The eight-byte sequence EF B7 9D ED B2 AE 00 0A is defined as the magic number signaling text using Corrected UTF-8. It SHOULD be present at the beginning of any file encoded in Corrected UTF-8, but need not be prepended to strings whose encoding is known by other means. Like byte order marks in UTF-16, when it appears at the beginning of a file, it should not be considered part of the text.

This byte sequence is the Corrected encoding of the four-codepoint sequence U+10E7D U+ED4E U+0000 U+000A. If interpreted as traditional UTF-8, it instead encodes U+FDDD U+DCAE U+0000 U+000A, which is forbidden on two counts: U+FDDD is a noncharacter and U+DCAE is a surrogate (and an unpaired one at that). U+10E7D is RUMI FRACTION ONE THIRD, and U+ED4E is the private use character assigned by the Under-ConScript Unicode Registry to NIJI CONSONANT CH; these choices are largely arbitrary.

Other legacy control characters

As mentioned above, the major reason why the C0 controls are still encodable in Corrected UTF-8 is to preserve compatibility with ASCII, which is still important. However, these characters are also largely obsolete; the only one that should appear in a normal text file is U+000A. The others’ functions are, nowadays, better handled by binary-safe transport protocols and markup languages, or else they’re simply redundant.

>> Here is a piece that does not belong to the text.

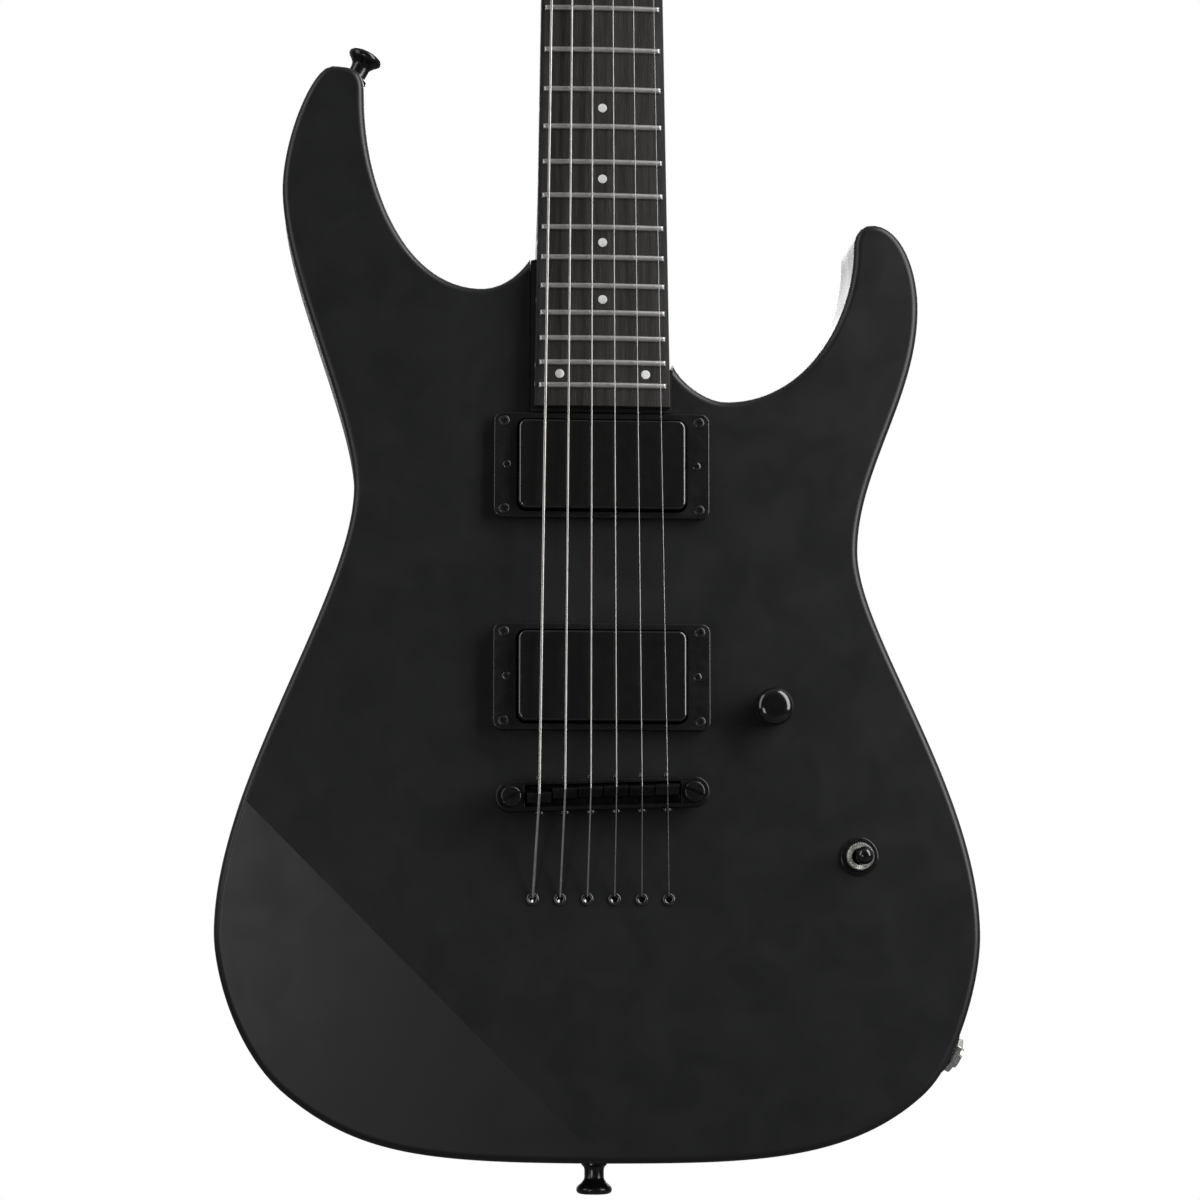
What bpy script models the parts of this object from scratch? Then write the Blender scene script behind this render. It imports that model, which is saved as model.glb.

Because of the common use of the lone byte 00 as a string terminator, U+0000 MUST NOT appear in a Corrected UTF-8 document except as part of the magic number defined above. Corrected UTF-8 documents SHOULD conform to the Unix definition of a text file, which means that U+000A is used by itself as a line terminator (NOT a line separator; the last character in the file should be U+000A) and U+000D and U+2028 SHOULD NOT appear. The other C0 controls, and additionally U+2029 PARAGRAPH SEPARATOR, also SHOULD NOT appear.